I’ve argued that Oregon State can continue to play high-level baseball no matter what conference it ends up in—if it continues to make the investment needed to retain a premier coaching staff and recruit at a high level. Coastal Carolina, Dallas Baptist and East Carolina are examples of schools that are consistently achieving at high levels outside the power conference structure. While it’s true that between them, they only have one CWS appearance (Coastal, 2016), they also don’t have Oregon State’s history. The Beavers have already proven they can win and produce big leaguers. It should be easier for Oregon State to convince players that they can still do all of that regardless of their conference affiliation than it was a decade ago for a school like DBU.

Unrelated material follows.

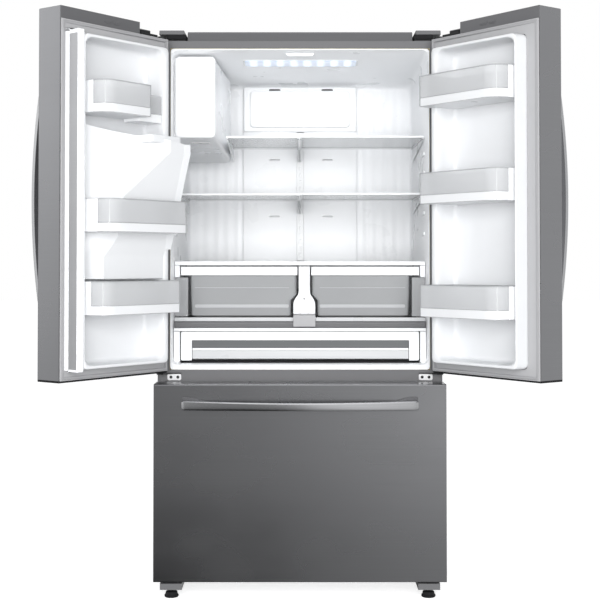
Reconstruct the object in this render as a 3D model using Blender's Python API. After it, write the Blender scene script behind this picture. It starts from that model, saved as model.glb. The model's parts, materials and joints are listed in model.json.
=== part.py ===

The margin for error will be smaller—just ask any Big West school—but if Oregon State decides it wants to continue to be a baseball power, I believe it can still be that kind of program.

Other than Oregon State and Washington State finding a home, is this the end of the realignment/consolidation chaos?

For now, probably. Some ACC schools probably still aren’t thrilled with their situation (North Carolina made a public statement Thursday night opposing it), but SEC commissioner Greg Sankey has gone out of his way to make it clear the conference wants to onboard Oklahoma and Texas before looking at anything else. The Big Ten just went through an expansion process over the last 12 months and only seemed to add Oregon and Washington because of the perilous nature of the Pac-12. Big 12 commissioner Brett Yormark has said it’s no longer looking at Connecticut and Gonzaga, previous expansion targets.

Unless Florida State or some other ACC school finds a way to get out of or challenge the grant of rights (which ties up its conference TV payout through 2036), this should be the end of the major changes in the immediate future.

This current format itself will probably only be temporary—conferences change far more often than we’d like to think—and potentially major changes are on the horizon. But this should carry college sports through this decade, at least.